--- Set exercise ---
Copy the data below exactly.

--- Data excerpt ---
+++
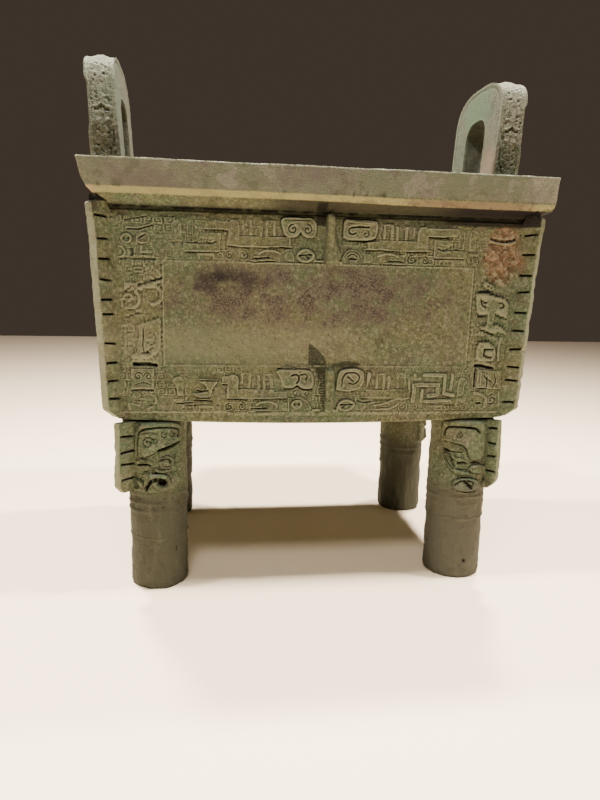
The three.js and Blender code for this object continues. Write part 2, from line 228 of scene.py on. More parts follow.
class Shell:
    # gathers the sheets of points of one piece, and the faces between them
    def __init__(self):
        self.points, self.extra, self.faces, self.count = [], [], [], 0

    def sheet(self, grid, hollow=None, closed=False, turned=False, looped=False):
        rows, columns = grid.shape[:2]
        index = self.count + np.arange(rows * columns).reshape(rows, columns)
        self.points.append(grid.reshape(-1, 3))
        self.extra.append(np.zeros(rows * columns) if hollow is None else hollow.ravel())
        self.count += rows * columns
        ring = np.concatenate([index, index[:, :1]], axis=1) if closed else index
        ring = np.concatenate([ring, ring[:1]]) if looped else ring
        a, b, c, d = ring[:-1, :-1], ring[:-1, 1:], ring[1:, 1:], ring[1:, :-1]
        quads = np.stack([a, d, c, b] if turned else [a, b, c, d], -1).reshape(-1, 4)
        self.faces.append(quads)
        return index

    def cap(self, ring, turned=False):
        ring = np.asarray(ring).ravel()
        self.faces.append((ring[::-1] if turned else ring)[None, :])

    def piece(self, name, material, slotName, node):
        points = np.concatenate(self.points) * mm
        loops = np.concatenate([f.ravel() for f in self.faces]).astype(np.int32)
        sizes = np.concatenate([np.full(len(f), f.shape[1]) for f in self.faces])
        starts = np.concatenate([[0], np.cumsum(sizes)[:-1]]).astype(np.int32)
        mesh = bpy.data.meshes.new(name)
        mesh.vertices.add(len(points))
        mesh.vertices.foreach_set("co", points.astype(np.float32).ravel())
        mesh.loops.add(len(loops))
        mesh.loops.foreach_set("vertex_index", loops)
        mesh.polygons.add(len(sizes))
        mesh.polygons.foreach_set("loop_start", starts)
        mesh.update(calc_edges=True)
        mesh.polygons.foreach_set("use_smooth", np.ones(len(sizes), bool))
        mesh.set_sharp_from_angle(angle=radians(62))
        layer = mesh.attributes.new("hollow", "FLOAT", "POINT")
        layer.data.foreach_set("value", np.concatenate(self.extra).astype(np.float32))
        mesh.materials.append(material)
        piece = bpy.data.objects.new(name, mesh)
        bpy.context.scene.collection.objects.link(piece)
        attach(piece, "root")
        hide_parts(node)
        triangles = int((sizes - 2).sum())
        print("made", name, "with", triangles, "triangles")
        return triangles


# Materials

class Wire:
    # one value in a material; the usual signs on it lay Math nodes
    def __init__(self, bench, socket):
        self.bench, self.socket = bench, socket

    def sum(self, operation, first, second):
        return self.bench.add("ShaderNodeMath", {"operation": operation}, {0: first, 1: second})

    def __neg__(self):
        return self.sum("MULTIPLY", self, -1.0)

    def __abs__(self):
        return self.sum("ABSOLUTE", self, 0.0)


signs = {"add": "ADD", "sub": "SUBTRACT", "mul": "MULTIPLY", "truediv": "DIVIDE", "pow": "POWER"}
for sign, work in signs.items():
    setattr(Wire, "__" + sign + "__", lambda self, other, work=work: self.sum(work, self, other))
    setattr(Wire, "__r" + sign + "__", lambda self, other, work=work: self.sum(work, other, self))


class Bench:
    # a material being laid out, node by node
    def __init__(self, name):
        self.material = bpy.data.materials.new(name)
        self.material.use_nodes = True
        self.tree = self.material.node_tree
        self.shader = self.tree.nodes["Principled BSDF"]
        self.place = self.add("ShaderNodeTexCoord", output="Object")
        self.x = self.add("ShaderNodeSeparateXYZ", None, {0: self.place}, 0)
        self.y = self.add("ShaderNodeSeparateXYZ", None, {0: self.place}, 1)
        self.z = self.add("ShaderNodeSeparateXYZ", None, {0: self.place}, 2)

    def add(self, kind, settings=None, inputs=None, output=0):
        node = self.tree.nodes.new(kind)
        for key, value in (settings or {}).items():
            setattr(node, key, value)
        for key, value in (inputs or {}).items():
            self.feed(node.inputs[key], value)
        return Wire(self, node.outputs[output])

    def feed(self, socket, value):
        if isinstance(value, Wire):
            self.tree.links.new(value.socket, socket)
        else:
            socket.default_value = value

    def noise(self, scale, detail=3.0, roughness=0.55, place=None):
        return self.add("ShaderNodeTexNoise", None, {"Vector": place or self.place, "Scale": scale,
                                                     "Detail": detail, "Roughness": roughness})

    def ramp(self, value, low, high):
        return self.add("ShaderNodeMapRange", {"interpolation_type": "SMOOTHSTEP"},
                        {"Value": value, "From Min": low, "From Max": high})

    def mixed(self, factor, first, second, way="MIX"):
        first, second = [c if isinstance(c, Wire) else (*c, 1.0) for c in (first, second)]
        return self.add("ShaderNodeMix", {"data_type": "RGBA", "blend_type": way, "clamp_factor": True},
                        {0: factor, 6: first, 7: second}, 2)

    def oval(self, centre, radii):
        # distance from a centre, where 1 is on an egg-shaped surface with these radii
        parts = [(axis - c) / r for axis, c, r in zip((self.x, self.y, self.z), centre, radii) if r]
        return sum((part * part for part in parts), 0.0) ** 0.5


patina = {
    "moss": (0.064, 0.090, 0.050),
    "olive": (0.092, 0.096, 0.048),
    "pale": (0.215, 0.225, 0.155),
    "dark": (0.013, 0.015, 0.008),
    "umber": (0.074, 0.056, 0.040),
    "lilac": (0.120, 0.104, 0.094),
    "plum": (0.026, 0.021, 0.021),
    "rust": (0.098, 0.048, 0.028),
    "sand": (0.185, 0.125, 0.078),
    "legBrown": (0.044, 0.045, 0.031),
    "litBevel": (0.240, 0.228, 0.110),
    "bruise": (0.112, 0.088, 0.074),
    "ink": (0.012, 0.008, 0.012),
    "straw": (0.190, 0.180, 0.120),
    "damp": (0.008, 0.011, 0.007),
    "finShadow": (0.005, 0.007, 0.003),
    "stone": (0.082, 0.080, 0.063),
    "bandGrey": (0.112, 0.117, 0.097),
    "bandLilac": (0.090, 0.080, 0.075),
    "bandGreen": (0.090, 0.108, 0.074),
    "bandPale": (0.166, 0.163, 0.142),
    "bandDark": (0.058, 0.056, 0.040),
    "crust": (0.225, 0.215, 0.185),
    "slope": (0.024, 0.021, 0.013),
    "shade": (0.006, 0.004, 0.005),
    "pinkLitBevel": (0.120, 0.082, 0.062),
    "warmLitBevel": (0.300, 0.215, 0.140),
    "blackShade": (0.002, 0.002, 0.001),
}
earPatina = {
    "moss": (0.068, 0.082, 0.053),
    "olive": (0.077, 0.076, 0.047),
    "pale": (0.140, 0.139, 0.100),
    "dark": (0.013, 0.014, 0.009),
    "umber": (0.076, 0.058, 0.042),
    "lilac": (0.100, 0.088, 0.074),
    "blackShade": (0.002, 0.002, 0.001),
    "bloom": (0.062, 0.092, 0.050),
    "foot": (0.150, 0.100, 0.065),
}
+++
--- Written response ---
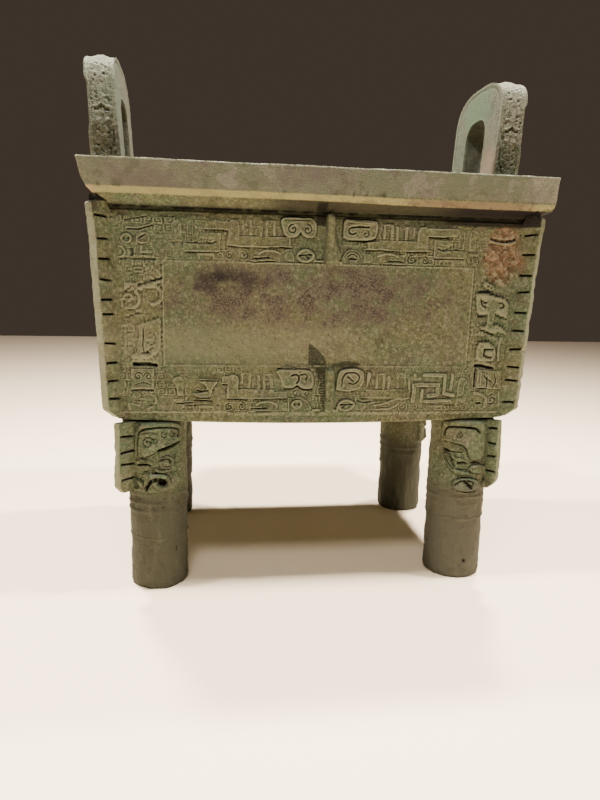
The three.js and Blender code for this object continues. Write part 2, from line 228 of scene.py on. More parts follow.
class Shell:
    # gathers the sheets of points of one piece, and the faces between them
    def __init__(self):
        self.points, self.extra, self.faces, self.count = [], [], [], 0

    def sheet(self, grid, hollow=None, closed=False, turned=False, looped=False):
        rows, columns = grid.shape[:2]
        index = self.count + np.arange(rows * columns).reshape(rows, columns)
        self.points.append(grid.reshape(-1, 3))
        self.extra.append(np.zeros(rows * columns) if hollow is None else hollow.ravel())
        self.count += rows * columns
        ring = np.concatenate([index, index[:, :1]], axis=1) if closed else index
        ring = np.concatenate([ring, ring[:1]]) if looped else ring
        a, b, c, d = ring[:-1, :-1], ring[:-1, 1:], ring[1:, 1:], ring[1:, :-1]
        quads = np.stack([a, d, c, b] if turned else [a, b, c, d], -1).reshape(-1, 4)
        self.faces.append(quads)
        return index

    def cap(self, ring, turned=False):
        ring = np.asarray(ring).ravel()
        self.faces.append((ring[::-1] if turned else ring)[None, :])

    def piece(self, name, material, slotName, node):
        points = np.concatenate(self.points) * mm
        loops = np.concatenate([f.ravel() for f in self.faces]).astype(np.int32)
        sizes = np.concatenate([np.full(len(f), f.shape[1]) for f in self.faces])
        starts = np.concatenate([[0], np.cumsum(sizes)[:-1]]).astype(np.int32)
        mesh = bpy.data.meshes.new(name)
        mesh.vertices.add(len(points))
        mesh.vertices.foreach_set("co", points.astype(np.float32).ravel())
        mesh.loops.add(len(loops))
        mesh.loops.foreach_set("vertex_index", loops)
        mesh.polygons.add(len(sizes))
        mesh.polygons.foreach_set("loop_start", starts)
        mesh.update(calc_edges=True)
        mesh.polygons.foreach_set("use_smooth", np.ones(len(sizes), bool))
        mesh.set_sharp_from_angle(angle=radians(62))
        layer = mesh.attributes.new("hollow", "FLOAT", "POINT")
        layer.data.foreach_set("value", np.concatenate(self.extra).astype(np.float32))
        mesh.materials.append(material)
        piece = bpy.data.objects.new(name, mesh)
        bpy.context.scene.collection.objects.link(piece)
        attach(piece, "root")
        hide_parts(node)
        triangles = int((sizes - 2).sum())
        print("made", name, "with", triangles, "triangles")
        return triangles


# Materials

class Wire:
    # one value in a material; the usual signs on it lay Math nodes
    def __init__(self, bench, socket):
        self.bench, self.socket = bench, socket

    def sum(self, operation, first, second):
        return self.bench.add("ShaderNodeMath", {"operation": operation}, {0: first, 1: second})

    def __neg__(self):
        return self.sum("MULTIPLY", self, -1.0)

    def __abs__(self):
        return self.sum("ABSOLUTE", self, 0.0)


signs = {"add": "ADD", "sub": "SUBTRACT", "mul": "MULTIPLY", "truediv": "DIVIDE", "pow": "POWER"}
for sign, work in signs.items():
    setattr(Wire, "__" + sign + "__", lambda self, other, work=work: self.sum(work, self, other))
    setattr(Wire, "__r" + sign + "__", lambda self, other, work=work: self.sum(work, other, self))


class Bench:
    # a material being laid out, node by node
    def __init__(self, name):
        self.material = bpy.data.materials.new(name)
        self.material.use_nodes = True
        self.tree = self.material.node_tree
        self.shader = self.tree.nodes["Principled BSDF"]
        self.place = self.add("ShaderNodeTexCoord", output="Object")
        self.x = self.add("ShaderNodeSeparateXYZ", None, {0: self.place}, 0)
        self.y = self.add("ShaderNodeSeparateXYZ", None, {0: self.place}, 1)
        self.z = self.add("ShaderNodeSeparateXYZ", None, {0: self.place}, 2)

    def add(self, kind, settings=None, inputs=None, output=0):
        node = self.tree.nodes.new(kind)
        for key, value in (settings or {}).items():
            setattr(node, key, value)
        for key, value in (inputs or {}).items():
            self.feed(node.inputs[key], value)
        return Wire(self, node.outputs[output])

    def feed(self, socket, value):
        if isinstance(value, Wire):
            self.tree.links.new(value.socket, socket)
        else:
            socket.default_value = value

    def noise(self, scale, detail=3.0, roughness=0.55, place=None):
        return self.add("ShaderNodeTexNoise", None, {"Vector": place or self.place, "Scale": scale,
                                                     "Detail": detail, "Roughness": roughness})

    def ramp(self, value, low, high):
        return self.add("ShaderNodeMapRange", {"interpolation_type": "SMOOTHSTEP"},
                        {"Value": value, "From Min": low, "From Max": high})

    def mixed(self, factor, first, second, way="MIX"):
        first, second = [c if isinstance(c, Wire) else (*c, 1.0) for c in (first, second)]
        return self.add("ShaderNodeMix", {"data_type": "RGBA", "blend_type": way, "clamp_factor": True},
                        {0: factor, 6: first, 7: second}, 2)

    def oval(self, centre, radii):
        # distance from a centre, where 1 is on an egg-shaped surface with these radii
        parts = [(axis - c) / r for axis, c, r in zip((self.x, self.y, self.z), centre, radii) if r]
        return sum((part * part for part in parts), 0.0) ** 0.5


patina = {
    "moss": (0.064, 0.090, 0.050),
    "olive": (0.092, 0.096, 0.048),
    "pale": (0.215, 0.225, 0.155),
    "dark": (0.013, 0.015, 0.008),
    "umber": (0.074, 0.056, 0.040),
    "lilac": (0.120, 0.104, 0.094),
    "plum": (0.026, 0.021, 0.021),
    "rust": (0.098, 0.048, 0.028),
    "sand": (0.185, 0.125, 0.078),
    "legBrown": (0.044, 0.045, 0.031),
    "litBevel": (0.240, 0.228, 0.110),
    "bruise": (0.112, 0.088, 0.074),
    "ink": (0.012, 0.008, 0.012),
    "straw": (0.190, 0.180, 0.120),
    "damp": (0.008, 0.011, 0.007),
    "finShadow": (0.005, 0.007, 0.003),
    "stone": (0.082, 0.080, 0.063),
    "bandGrey": (0.112, 0.117, 0.097),
    "bandLilac": (0.090, 0.080, 0.075),
    "bandGreen": (0.090, 0.108, 0.074),
    "bandPale": (0.166, 0.163, 0.142),
    "bandDark": (0.058, 0.056, 0.040),
    "crust": (0.225, 0.215, 0.185),
    "slope": (0.024, 0.021, 0.013),
    "shade": (0.006, 0.004, 0.005),
    "pinkLitBevel": (0.120, 0.082, 0.062),
    "warmLitBevel": (0.300, 0.215, 0.140),
    "blackShade": (0.002, 0.002, 0.001),
}
earPatina = {
    "moss": (0.068, 0.082, 0.053),
    "olive": (0.077, 0.076, 0.047),
    "pale": (0.140, 0.139, 0.100),
    "dark": (0.013, 0.014, 0.009),
    "umber": (0.076, 0.058, 0.042),
    "lilac": (0.100, 0.088, 0.074),
    "blackShade": (0.002, 0.002, 0.001),
    "bloom": (0.062, 0.092, 0.050),
    "foot": (0.150, 0.100, 0.065),
}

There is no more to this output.